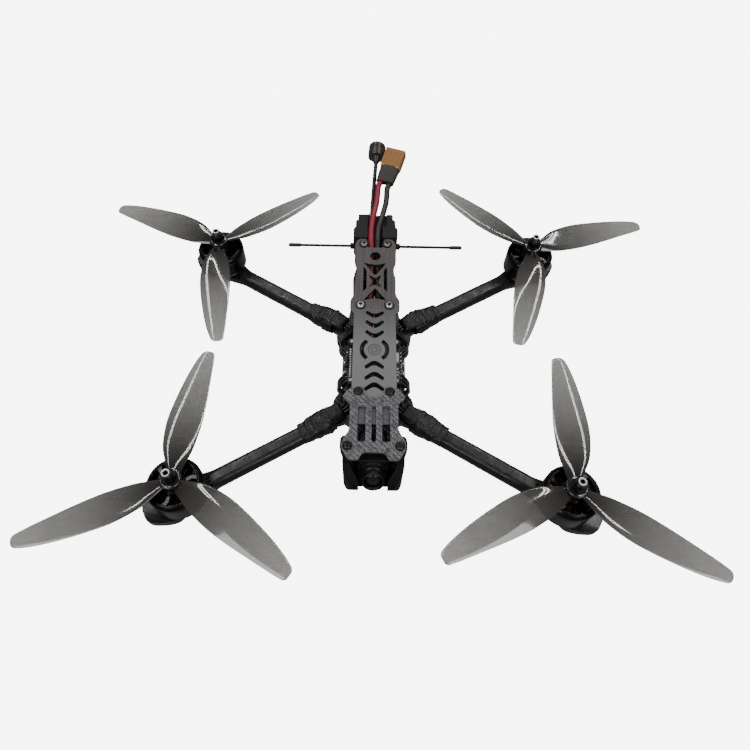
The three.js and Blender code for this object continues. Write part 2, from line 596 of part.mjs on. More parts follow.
const leadRoutes = {
  red: [
    [-2.6, 19.5, 16.8], [-2.6, 28, 18.6], [-2.5, 38, 21.6], [-2.5, 50, 24.2], [-2.6, 62, 25.8], [-2.8, 73, 27.4],
    [-3, 81, 29.6], [-3.1, 86.5, 32], [-3.2, 91.5, 35.2], [-3.3, 97, 37.2], [-3.1, 105, 37.5],
    [-2.3, 114, 37.8], [-0.9, 122, 38.5], [0.7, 131, 40.1],
    cableEntry(-1, SHEATH_LENGTH + 5), cableEntry(-1, SHEATH_LENGTH + RUNNING_GAP),
  ],
  black: [
    [2.4, 19.5, 16.8], [2.4, 28, 18.6], [2.4, 38, 21.6], [2.3, 50, 24.2], [2.2, 62, 25.8], [2, 73, 27.4],
    [1.8, 81, 29.6], [1.7, 86.5, 32], [1.6, 91.5, 35.2], [1.6, 97, 37.2], [2.1, 105, 37.5],
    [4, 114, 37.8], [6, 122, 38.5], [7.9, 131, 40.3],
    cableEntry(1, SHEATH_LENGTH + 5), cableEntry(1, SHEATH_LENGTH + RUNNING_GAP),
  ],
};

// A rounded block along the plug's axis, between two distances from the seam.
function plugBlock(from, to, halfWide, halfTall, halfWideFar = halfWide, halfTallFar = halfTall) {
  const upward = plugAcross.clone().cross(plugFacing);
  const ring = (distance, wide, tall) => [[1, 0.6], [0.85, 1], [-0.85, 1], [-1, 0.6], [-1, -0.6], [-0.85, -1],
    [0.85, -1], [1, -0.6]].map(([a, b]) => PLUG_SEAM.clone().addScaledVector(plugFacing, distance)
    .addScaledVector(plugAcross, a * wide).addScaledVector(upward, b * tall));
  return loft([ring(from, halfWide, halfTall), ring(to, halfWideFar, halfTallFar)]);
}

// ---------------------------------------------------------------- assembly

const group = new THREE.Group();

piece('belly_plate', bellyPlate(), materials.carbon, group);
piece('main_deck', mainDeck(), materials.carbon, group);
piece('roof_plate', roof(), materials.roof, group);
piece('front_plate', frontPlate(), materials.frontPlate, group);
piece('camera_cheek_left', cheek(1), materials.plastic, group);
piece('camera_cheek_right', cheek(-1), materials.plastic, group);

const posts = [['front', FRONT_POST], ['middle', MIDDLE_POST], ['rear', REAR_POST]];
const sides = [['left', 1], ['right', -1]];
for (const [place, { x, y }] of posts) {
  for (const [hand, side] of sides) {
    piece(`standoff_${place}_${hand}`, standoff(), materials.blackAlloy, group).position.set(side * x, y, 0);
  }
}

const screwSeats = [
  ['nose', NOSE_SCREW, FRONT_PLATE_TOP, materials.blackSteel],
  ['front', FRONT_POST, FRONT_PLATE_TOP, materials.blackSteel],
  ['middle', MIDDLE_POST, ROOF_TOP, materials.steel],
  ['rear', REAR_POST, ROOF_TOP, materials.steel],
];
for (const [place, { x, y }, z, material] of screwSeats) {
  for (const [hand, side] of sides) {
    piece(`screw_${place}_${hand}`, buttonScrew(), material, group).position.set(side * x, y, z);
  }
}

for (const corner of CORNERS) {
  const armFrame = new THREE.Group();
  armFrame.position.set(0, corner.y * ARM_ROOT_Y, 0);
  armFrame.rotation.z = Math.atan2(corner.y * Math.sin(ARM_ANGLE), corner.x * Math.cos(ARM_ANGLE));
  const arm = plate(armOutline(corner.x * corner.y), [], BELLY_TOP, ARM_TOP, 2);
  piece(`arm_${corner.name}`, arm, materials.carbon, armFrame);
  piece(`arm_wrap_${corner.name}`, armWrap(), materials.wrap, armFrame);
  group.add(armFrame);
  piece(`motor_wires_${corner.name}`, phaseWires(corner), materials.wire, group);

  const motor = new THREE.Group();
  motor.position.set(corner.x * MOTOR_X, corner.y * MOTOR_Y, 0);
  piece(`motor_stator_${corner.name}`, motorStator(), materials.stator, motor);
  piece(`motor_bell_${corner.name}`, motorBell(), materials.bell, motor);
  const turning = piece(`propeller_${corner.name}`, propeller(corner.spin), materials.propeller, motor);
  turning.rotation.z = THREE.MathUtils.degToRad(corner.rest);
  piece(`prop_nut_${corner.name}`, propNut(), materials.blackAlloy, motor);
  group.add(motor);
}

piece('speed_controller', speedController(), materials.board, group);
piece('flight_controller', flightController(), materials.board, group);
piece('video_transmitter', videoTransmitter(), materials.blackAlloy, group);

const cameraFrame = new THREE.Group();
cameraFrame.position.set(0, CAMERA.y, CAMERA.z);
cameraFrame.rotation.x = -CAMERA.tilt;
piece('camera_body', cameraBody(), materials.plastic, cameraFrame);
piece('camera_lens', cameraLens(), materials.glass, cameraFrame);
group.add(cameraFrame);

piece('rear_mount', rearMount(), materials.flexible, group);
piece('receiver_antenna', receiverAntenna(), materials.plastic, group);
piece('video_antenna', videoAntenna(), materials.plastic, group);

const leadSteps = 18;
piece('battery_lead_red', wire(leadRoutes.red, LEAD_RADIUS, 8, leadSteps), materials.redLead, group);
piece('battery_lead_black', wire(leadRoutes.black, LEAD_RADIUS, 8, leadSteps), materials.blackLead, group);
piece('battery_plug', plugBlock(0, PLUG_LENGTH, 8, 4.05), materials.plug, group);
piece('plug_sheath', plugBlock(-SHEATH_LENGTH, -RUNNING_GAP, 6.7, 3.4, 7.6, 3.9), materials.flexible, group);

export default group;
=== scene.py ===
"""A seven-inch freestyle quadcopter with a carbon plate frame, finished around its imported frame.

Shapes are written in millimetres and become metres as each piece is finished.
+Z is up and the nose faces -Y. Left and right are the pilot's, so left is +X.
"""

import json
import math
import random

import bmesh
import bpy
from mathutils import Matrix, Vector, noise


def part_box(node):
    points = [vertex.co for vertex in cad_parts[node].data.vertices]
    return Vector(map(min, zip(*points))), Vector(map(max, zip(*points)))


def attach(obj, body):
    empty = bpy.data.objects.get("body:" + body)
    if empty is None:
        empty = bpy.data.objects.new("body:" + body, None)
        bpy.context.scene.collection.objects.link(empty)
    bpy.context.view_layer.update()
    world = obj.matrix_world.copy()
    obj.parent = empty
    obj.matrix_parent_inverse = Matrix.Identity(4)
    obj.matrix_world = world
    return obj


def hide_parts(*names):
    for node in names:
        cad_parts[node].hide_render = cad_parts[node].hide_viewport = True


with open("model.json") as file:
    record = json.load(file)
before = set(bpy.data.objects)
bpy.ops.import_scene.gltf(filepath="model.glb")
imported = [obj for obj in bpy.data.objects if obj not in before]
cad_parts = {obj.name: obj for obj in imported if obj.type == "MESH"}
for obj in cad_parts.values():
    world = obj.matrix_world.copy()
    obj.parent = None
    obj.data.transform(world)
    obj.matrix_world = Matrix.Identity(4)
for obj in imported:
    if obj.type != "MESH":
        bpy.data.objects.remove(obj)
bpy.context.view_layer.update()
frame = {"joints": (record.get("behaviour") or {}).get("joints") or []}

MM = 0.001
MERGE_DISTANCE = 1e-3
random.seed(7)

# ---------------------------------------------------------------- camera

CAMERA_PLACE = Vector((-6.4, -205.0, 348.9))
CAMERA_YAW = math.radians(-0.65)  # towards -X
CAMERA_DOWN = math.radians(58.64)
CAMERA_ROLL = math.radians(0.59)
LENS = 27.39
SENSOR = 36.0
SHIFT = (0.0187, -0.0129)


def aim_camera():
    data = bpy.data.cameras.new("view")
    data.sensor_width, data.lens = SENSOR, LENS
    data.shift_x, data.shift_y = SHIFT
    data.clip_start, data.clip_end = 0.01, 20
    turn = (Matrix.Rotation(-CAMERA_YAW, 4, "Z") @ Matrix.Rotation(math.pi / 2 - CAMERA_DOWN, 4, "X")
            @ Matrix.Rotation(CAMERA_ROLL, 4, "Z"))
    camera = bpy.data.objects.new("view", data)
    camera.matrix_world = Matrix.Translation(CAMERA_PLACE * MM) @ turn
    bpy.context.scene.collection.objects.link(camera)
    bpy.context.scene.camera = camera


aim_camera()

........

• EXERCISE
Print the material above verbatim, first line through the line containing "const group = new THREE.Group();", both included.

• RIGHT ANSWER
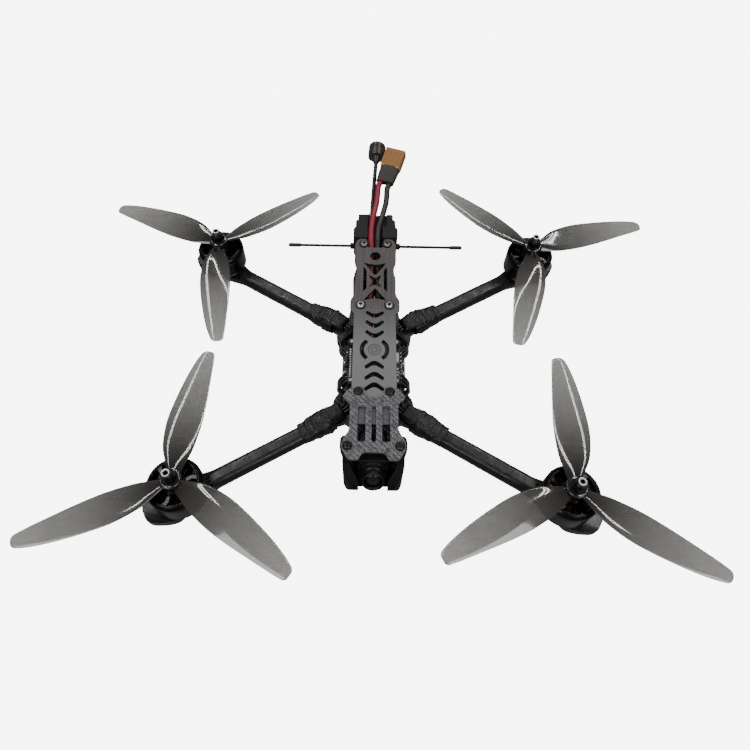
The three.js and Blender code for this object continues. Write part 2, from line 596 of part.mjs on. More parts follow.
const leadRoutes = {
  red: [
    [-2.6, 19.5, 16.8], [-2.6, 28, 18.6], [-2.5, 38, 21.6], [-2.5, 50, 24.2], [-2.6, 62, 25.8], [-2.8, 73, 27.4],
    [-3, 81, 29.6], [-3.1, 86.5, 32], [-3.2, 91.5, 35.2], [-3.3, 97, 37.2], [-3.1, 105, 37.5],
    [-2.3, 114, 37.8], [-0.9, 122, 38.5], [0.7, 131, 40.1],
    cableEntry(-1, SHEATH_LENGTH + 5), cableEntry(-1, SHEATH_LENGTH + RUNNING_GAP),
  ],
  black: [
    [2.4, 19.5, 16.8], [2.4, 28, 18.6], [2.4, 38, 21.6], [2.3, 50, 24.2], [2.2, 62, 25.8], [2, 73, 27.4],
    [1.8, 81, 29.6], [1.7, 86.5, 32], [1.6, 91.5, 35.2], [1.6, 97, 37.2], [2.1, 105, 37.5],
    [4, 114, 37.8], [6, 122, 38.5], [7.9, 131, 40.3],
    cableEntry(1, SHEATH_LENGTH + 5), cableEntry(1, SHEATH_LENGTH + RUNNING_GAP),
  ],
};

// A rounded block along the plug's axis, between two distances from the seam.
function plugBlock(from, to, halfWide, halfTall, halfWideFar = halfWide, halfTallFar = halfTall) {
  const upward = plugAcross.clone().cross(plugFacing);
  const ring = (distance, wide, tall) => [[1, 0.6], [0.85, 1], [-0.85, 1], [-1, 0.6], [-1, -0.6], [-0.85, -1],
    [0.85, -1], [1, -0.6]].map(([a, b]) => PLUG_SEAM.clone().addScaledVector(plugFacing, distance)
    .addScaledVector(plugAcross, a * wide).addScaledVector(upward, b * tall));
  return loft([ring(from, halfWide, halfTall), ring(to, halfWideFar, halfTallFar)]);
}

// ---------------------------------------------------------------- assembly

const group = new THREE.Group();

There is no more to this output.